Saturday, November 1, 2014

Reverse Indemnities


I had an interesting discussion in a linkedIn group so I thought I would summarize the discussion. The initial question was about third party liability. That spun into discussions on warranties and indemnities as they relate to third party liability.

In a normal buyer / seller relationship the buyer will frequently require the seller to indemnify the buyer against personal injury or property damage caused by the seller that is related to either their product or service or an injury or property damage caused by the seller while employed by the Buyer. The underlying reason for requiring indemnity is in many locations the Buyer / Seller relationship may also be viewed a principal / agent. Under agency law the buyer is acting as the principal and the seller is acting as the agent performing work on behalf of the buyer. Under agency law the principal can be liable for the acts of the agent, but the agent can’t be liable for the acts of the principal. Under this general type of relationship you seldom would see a supplier request for a reverse indemnification as the normally would not be sued for the buyer’s negligence.

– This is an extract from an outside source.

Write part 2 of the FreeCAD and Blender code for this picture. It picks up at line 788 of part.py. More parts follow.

One of the things I discovered was that in the oil and gas industry the indemnity is sometimes reversed where the Buyer (well operator) will indemnify the service provider against the various types of claims that could occur in the event of a major explosion, etc. In that industry since buyer is providing the indemnification, it is common to include a reverse indemnification if the service provider is grossly negligent or acts with willful misconduct. Clearly that makes sense.

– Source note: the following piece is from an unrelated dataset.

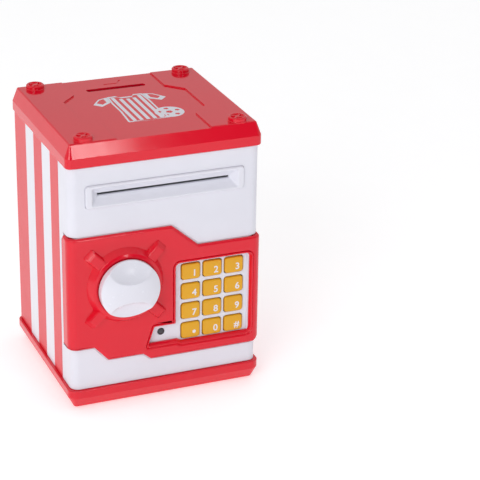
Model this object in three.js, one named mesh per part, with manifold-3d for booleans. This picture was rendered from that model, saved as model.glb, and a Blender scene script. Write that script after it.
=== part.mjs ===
// Toy safe coin bank: a striped case with a lid, a note feeder and a hinged keypad door.
// Millimetres, +Z up, the door faces -Y and the floor is at z = 0.
import * as THREE from "three";
import { mergeVertices } from "three/addons/utils/BufferGeometryUtils.js";
import Module from "manifold-3d";

const wasm = await Module();
wasm.setup();

// ---- Driving dimensions ---------------------------------------------------------------------
const CASE_WIDTH = 132.6; // outside of the side walls
const CASE_DEPTH = 122; // front frame's face to the back wall
const CASE_HEIGHT = 158.6; // between the base and the lid
const WALL = 2.2; // case walls
const GAP = 0.3; // between pieces that are seated on each other
const CLEAR = 0.4; // beside pieces that slide or turn

const FOOT_PROUD = 1; // how far the rubber feet stand below the base
const FOOT_RADIUS = 5;
const FOOT_INSET = 18; // foot centres, from the case's outside

const BASE_OVERHANG = 2; // base rim past the case
const BASE_RIM = 5.4; // upright part of the base
const BASE_FLARE = 8; // height of the sloped part below the rim
const BASE_TAPER = 4.2; // how far that slope runs in
const BASE_FLOOR = 2.4;

const LID_OVERHANG = 1.2;
const LID_RIM = 6.8;
const LID_SLOPE = 9.2;
const LID_TAPER = 3.5;
const LID_WALL = 2.2;
const LIP_WALL = 1.5; // locating lips of the lid and base, inside the case
const LIP_DEPTH = 4;
const LIP_CORNER = 3.6;
const STUD_RADIUS = 6.5;
const STUD_HEIGHT = 3;
const STUD_INSET = [13.4, 8.4]; // stud centres, from the case's outside
const PANEL_DEPTH = 0.9; // sunk field in the lid's top
const PANEL_NARROW = 32.5;
const PANEL_WIDE = 43.5;
const PANEL_WAIST = [18.5, 30]; // where the field's sides step out, front and back alike
const COIN_SLOT = { length: 42, width: 4.6, y: 37.5 };

const FRAME_DEPTH = 21; // how far the front frame wraps round the sides
const FRAME_CORNER = 6;
const NOTE_DROP = 21; // middle of the note slot, below the case's top
const NOTE_SLOT = { width: 91, height: 2.4 };
const NOTE_RECESS = { width: 101, height: 12, depth: 5.4 };
const NOTE_RIM = { width: 111, height: 16, proud: 1.2 };

const DOOR_PROUD = [1.7, 2]; // door past the case's sides and front
const DOOR_WALL = 2;
const DOOR_WRAP = 12.4; // how far the door's cheeks reach back from the case's front
const DOOR_GAP = 0.6; // round the door's outline
// Levels and steps of the door's outline, from left to right.
const DOOR = { leftBottom: 44.5, midBottom: 34, rightBottom: 29.6, leftTop: 124.5, rightTop: 108.4 };
const DOOR_BOTTOM_STEPS = [[-50.5, -41], [-16.5, -11]];
const DOOR_TOP_STEP = [4, 22.6];
const DOOR_CORNER = 3.4;
const COLUMN_SETBACK = 3.6; // frame columns behind the door's cheeks
const MOUTH_MARGIN = 4; // opening into the case, inside the door's outline
const MOUTH_RELIEF = 2.2; // behind the keypad plate, where the mouth reaches past the right column
const LINER_MARGIN = 8; // door liner, inside the door's outline
const LINER_DEPTH = 11.5; // back of the liner, from the back of the door's skin
const LINER_WALL = 1.5;

const HINGE_RADIUS = 2.2;
const HINGE_PIN_RADIUS = 1;
const KNUCKLE_HEIGHT = 8;
const KNUCKLES = [42, 96]; // middle heights of the frame's two knuckles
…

The next question was whether the breach of any warranty, or the act that would exclude warranty coverage could require a reverse indemnification. Typically a buyer doesn’t provide any warranties to the seller. There may be certain acts that void warranty coverage. For example:
“These warranties do not extend to, or apply to, any Product which has been (1) subjected to misuse, neglect, accident, improper installation, or to use in violation of instructions furnished by Supplier, (2) repaired or altered outside of Supplier’s factory by persons not expressly approved in writing by Supplier, (3) evaluated, screened, or tested by an outside testing laboratory not previously approved in writing by Supplier, or (4) based on design features provided by Buyer.”

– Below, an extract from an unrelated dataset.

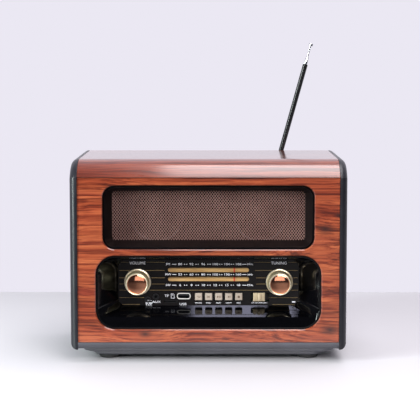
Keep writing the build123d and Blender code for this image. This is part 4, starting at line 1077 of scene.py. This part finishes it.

Should one of these acts that would void the warranty substantiate the need for providing a reverse indemnity? They could, but the key is what caused the injury? Before I would agree to provide a reverse indemnity, I would clearly want that act to be the root cause or have directly contributed to the injury or damage.

Similarly in Intellectual Property Indemnification there carve outs or exclusions to the indemnification. A supplier may want to be excused from providing an intellectual property indemnification in several areas and want a reverse indemnification from the buyer. Examples of those are:
Claims that based on combination of Suppliers product with another product.
Implementation by the Supplier of a Buyer specified or provided design.
Modifications to the Suppliers Product made by Buyer.

In negotiating these I would first want the combination exclusion to be something that wasn’t reasonably foreseeable. Many items I’ve purchased had no useful value of their own and only after they are combined with something else do they become useful. I've had suppliers that had products that were designed for and marketed use with a specific product that wanted to be excused from the indemnity and want a reverse indemnity when they were used in that combination. If you tell me that it was designed for use in that combination, why would I ever want to excuse and indemnify that when it was used in that combination?

As to implementation of a buyer provided design there are three ways the resulting product could be infringing. First, the design itself is infringing. Second the process used to make the product is infringing. Third, materials used in the product are infringing. For me to be willing to provide a reverse indemnity, I would want the sole cause of the infringement to be my design. I would also also want the “Buyer’s modification” exclusion and any reverse indemnification to be contingent on the fact that buyer’s modification is the sole source of the infringement. If you ever purchased things like electronic components you would know that almost all require some form of modification to be used.

Indemnifications are important. Before you give one up by giving a reverse indemnification, make sure you significantly narrow down and make clear exactly what act you must do for that to occur.
For example, no form of maintenance will protect against a latent safety defect that exists in a product. For you to accept responsibility make sure that it was really your act that caused it.